Nervous System Regulation: A calm, grounded presence that helps your nervous system find its way back to safety when you’re in activation.

Skillful Intervention: The ability to recognize when you’re moving toward retraumatization versus healing, and gentle techniques to keep you in your “window of tolerance.”

Co-regulation: The neurological phenomenon where one regulated nervous system helps regulate another—something you simply cannot provide for yourself in moments of distress.

The Double Role Dilemma

Here’s something many people don’t realize until they try solo breathwork: when you practice alone, you have to be your own sitter. You’re simultaneously trying to surrender into the experience and monitor yourself for safety. This split attention naturally limits how far you can go.

It’s like trying to give yourself a massage—you can do it, but you can never fully relax because part of you is always “on duty.” With a facilitator holding the space, you can truly let go. You don’t have to keep one foot on the brake. Someone else is watching out for you, which paradoxically allows you to go much deeper.

When Intense Emotions Surface

This becomes especially important when powerful emotions like anger arise. Anger can be incredibly therapeutic to express and release in breathwork—but it often needs support to move through fully.

With a facilitator present, you have permission to really feel that anger, to let it move through your body, perhaps to vocalize or make sounds. The facilitator’s grounded presence provides a safe container for that intensity. Without that support, you might unconsciously shut the anger down before it fully processes, afraid of where it might take you or worried about losing control.

Deep Trance States and Spontaneous Movement

As practitioners go deeper into breathwork, they sometimes drop into profound trance states. Your body may begin shaking, trembling, or moving spontaneously as it releases held tension and trauma. These are natural, therapeutic responses—but they can be alarming if you’re alone.

When you have a facilitator present, you can surrender into these deeper states without fear. If your body needs to shake, it can shake. If you need to move, you can move. You’re not pulled out of the healing process by your own concern about what’s happening. The sitter’s calm presence communicates: “You’re safe. This is okay. I’m here.” That reassurance allows your nervous system to complete its healing cycle rather than shutting down prematurely.

Other Important Safety Considerations

Beyond these concerns, facilitators also provide:

  • Monitoring for physical responses like hyperventilation, tetany, or fainting
  • Guidance to maintain proper breathing technique
  • Help with grounding and integration afterward
  • The freedom to fully surrender without self-monitoring

Building Toward Independent Practice

This doesn’t mean you’ll always need a facilitator.
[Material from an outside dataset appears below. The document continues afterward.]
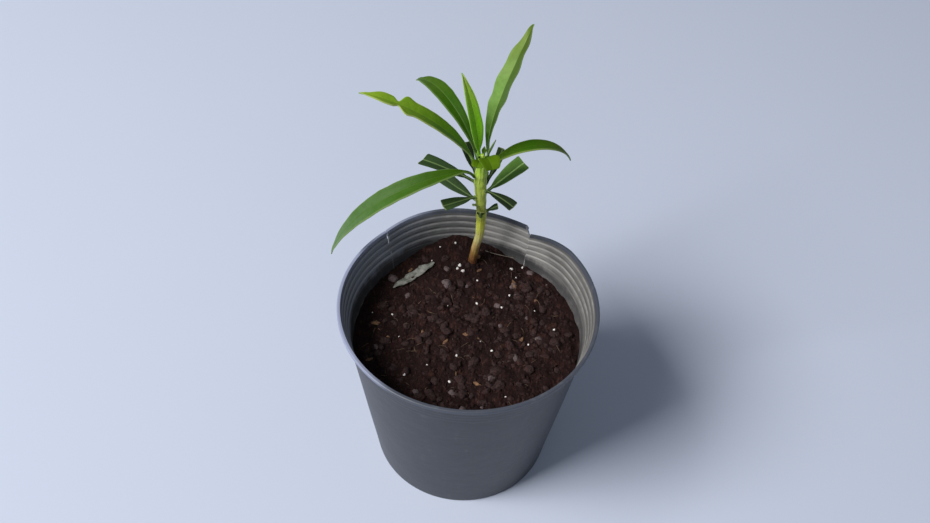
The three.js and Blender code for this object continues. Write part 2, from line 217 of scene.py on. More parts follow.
def note_blade(piece: Piece, aside: Values, half: Values, run: Values, **more: Values) -> None:
    """Stores how far each corner of a blade is from its midrib, its margin and its foot, and more."""
    note(piece, rib_mm=np.abs(aside) * half, edge_mm=(1 - np.abs(aside)) * half, run_mm=run, **more)


def apply_modifier(piece: Piece, kind: str, **settings: object) -> None:
    """Adds a modifier to a piece and applies it at once.

    Args:
        piece: The piece to change.
        kind: Blender's type of modifier.
        **settings: The modifier's properties.
    """
    pick(piece)
    modifier = piece.modifiers.new(kind.lower(), kind)
    for key, value in settings.items():
        setattr(modifier, key, value)
    bpy.ops.object.modifier_apply(modifier=modifier.name)


def sheet(name: str, grid: tuple[int, int]) -> tuple[Piece, Values, Values]:
    """Adds a flat grid, to be shaped into a blade.

    Args:
        name: The piece's name.
        grid: How many faces it has across and along.

    Returns:
        The piece, and where its corners lie across, from -1 to 1, and along, from 0 to 1.
    """
    columns, rows = grid
    add = bpy.ops.mesh.primitive_grid_add
    piece = primitive(name, add, x_subdivisions=columns, y_subdivisions=rows, size=MM)
    flat = points_of(piece)
    return piece, flat[:, 0] * 2, flat[:, 1] + 0.5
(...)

Many practitioners gradually develop a solo practice after working with skilled guidance. The key is building that foundation first—learning how your system responds, developing your own capacity for self-regulation, and understanding your personal edges and triggers.

Think of it like learning to swim. You wouldn’t start in the deep end alone. You’d work with an instructor in shallow water first, building skills and confidence before swimming independently.

The Bottom Line

Breathwork can be an extraordinary tool for healing, growth, and self-discovery. But like any powerful modality, it deserves respect and proper support—especially as you’re learning. While solo practice has its place in an experienced practitioner’s routine, beginning your breathwork journey with qualified facilitation isn’t just safer—it’s actually more effective.

Your healing deserves to be held in the kind of presence that was perhaps missing the first time around. That’s not a luxury; that’s how transformation actually happens.


If you’re interested in exploring breathwork with proper support, look for certified facilitators who have completed comprehensive training programs and understand trauma-informed practices.